Still, _The Bookshop_ seems to me to have a completely clear plot and some clear subplots. I am puzzled by reader comments about lack of plot in this nove. I suspect that at least some of these comments confuse lack of plot with an ending that makes them unhappy._The Bookshop_ IS a devastating book (one misunderstanding in particular made me ache) and it is obvious that unhappy endings make a book unpalatable to some readers. But, surely, not liking how a plot turns out is not a valid reason to claim there is a lack of plot?

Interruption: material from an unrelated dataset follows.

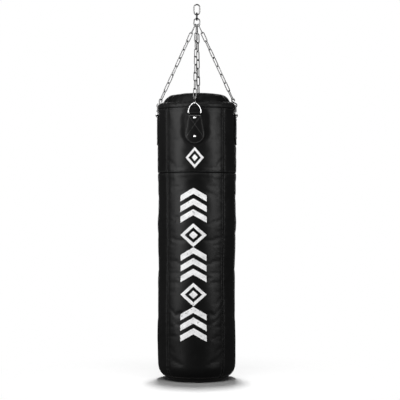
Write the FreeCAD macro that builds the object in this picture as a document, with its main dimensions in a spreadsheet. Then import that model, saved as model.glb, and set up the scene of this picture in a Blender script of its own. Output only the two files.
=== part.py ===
"""Hanging heavy bag: a leather cylinder on four chain legs that meet at one ring.

Millimetres. The origin is the point inside the top link that bears on a ceiling hook.
+Z is up, the bag hangs down along -Z, and the printed front faces -Y.
"""
import FreeCAD, Part
import math
import os

import Sketcher
from FreeCAD import Placement, Rotation, Vector

OUT = "parts"
SHEET = "Dimensions"
AXIS_X, AXIS_Y, AXIS_Z = Vector(1, 0, 0), Vector(0, 1, 0), Vector(0, 0, 1)
SIDES = {"right": 0, "back": 90, "left": 180, "front": 270}   # degrees about Z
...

On the way to catastrophe, _The Bookshop_ contains much that is also devastatingly funny. And, although I have never lived in Sussex, I grew up in a small town and am ready fervently to testify for the versimilitude of Fitzgerald's portrayal of the small-mindedness, officiousnes, and obliviousness of some of the characters (not that such qualities are lacking in urbanites--one can find these same qualities in, say, _House of Mirth_ as well as in _Main Street_ to take two American examples).

Rating: 1 stars
Summary: I was disappointed and surprised at how much I hated it
Review: My expectations were based on the rave reviews this author has received in the past, as well as the enticing setting of a bookstore in England, two attractions for me. Unfortunately, the book is bleak, unattractive, spiteful, hateful, depressing, and disappointing. It left me with a very low opinion of humanity, including both the lead character's antagonists, as well as the lead character herself. Why doesn't she fight back? A truly depressing, unsatisfying read.

Rating: 3 stars
Summary: Rather too uneventful for me
Review: I can admire the writer's style. But the plot seems not only a tempest in a teacup, but also a bit unrealistic. Rather similar to Anita Brookner in tone.

Rating: 3 stars
Summary: A book of ordinary character....
Review: is how I would describe Fitzgerald's "The Bookshop". It traces out the pattern of quiet lives in a small English town, especially that of Florence Green. Mrs. Green wants to pursue her dream of owning a bookshop (she worked in one as a child) and pushing her life forward in a new direction. The book entails her trials and tribulations of getting her shop up and running, and this is the context in which she interacts with other characters in the book (my favorite is Mr. Brundish). The Bookshop is not a plot-driven book, preferring to sketch out character studies, and offer observations about the pettiness and triviality in small town life. However, I didn't feel I was able to get to know Mrs. Green as much as I would have liked - to get inside her head more.

Readers who enjoyed Mme. Bovary, Main Street and Waterland should take the short drive to Ms. Fitzgerald's "Bookshop", being well-acquainted with the lay of the land. For the general reader, while "The Bookshop" is not a great book in my opinion, it is definitely a good one, well worth taking a look at. The book is like Florence Green herself: she may not be everything we've wished for, but she is certainly great company. I look forward to re-reading "The Bookshop" and Ms. Fitzgerald's other writings. (just my 2 cents - your mileage may vary).